In a March debate, Wallace honed in on a very specific claim of Trump’s: that he could make up a $10 trillion deficit by cutting waste, fraud, and abuse. Predicting what Trump’s answer would be based on prior statements, Wallace came armed with four full-screen graphics, using two of them during the debate to discredit Trump’s claims.

“First time in history that a graphic got a standing ovation at a presidential debate,” Wallace says. ”And my producers were very skeptical of this. When I said, ‘Make these four up,’ and one of them is about defense spending, and one of them is about waste and fraud in various departments, and they said, ‘You know, what if he doesn’t say that?’ And I said, ‘Well, first of all, I’m really confident he is going to say it, and two, if he doesn’t, we’re screwed.’”

“My son, who’s a smartass, said, ‘America wants desperately to know what were on full screens one and three.’”
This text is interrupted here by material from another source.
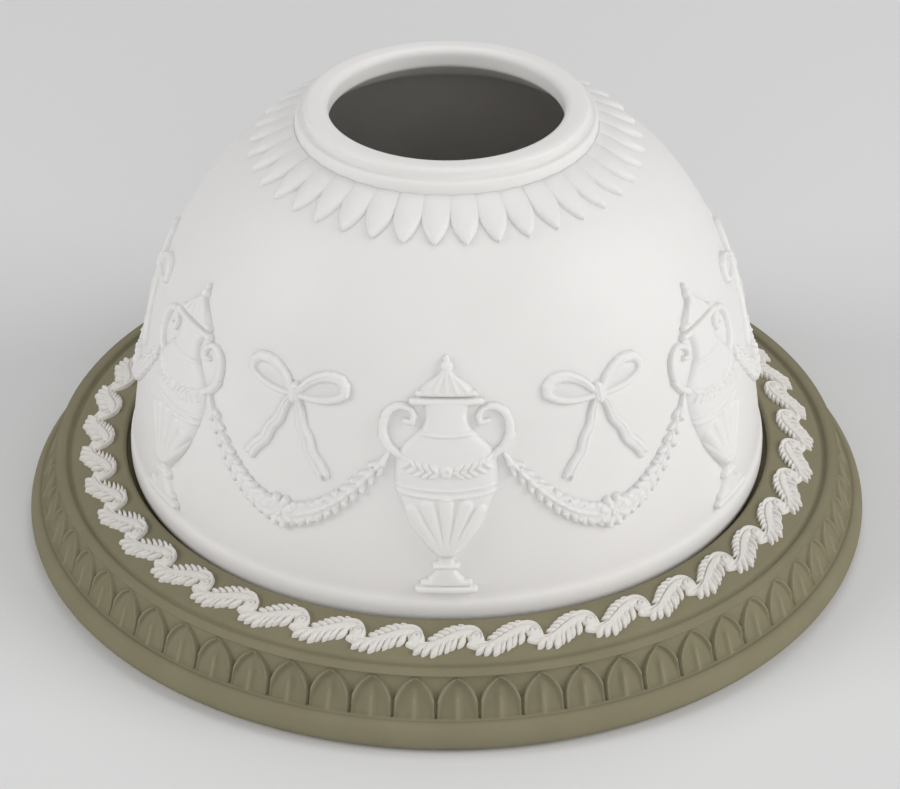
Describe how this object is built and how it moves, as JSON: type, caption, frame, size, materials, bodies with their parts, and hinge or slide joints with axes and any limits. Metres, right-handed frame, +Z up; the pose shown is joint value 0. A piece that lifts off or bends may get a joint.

With the retirement of CBS anchor Bob Schieffer last year, Wallace is now the longest-serving moderator of a Sunday political affairs program — the de facto “dean” of Sunday television. Even with the lightning speed of the political news cycle, Wallace still believes in the power of the platform.

“It’s a Sunday talk show, and I think they have a very special place in the television landscape when you got so many different shows doing so many different things,” he says. “I think it’s the one place that the viewer can still go on a Sunday morning to get serious, in-depth, lengthy, well-researched interviews with top policymakers over serious issues. And that’s what people want.”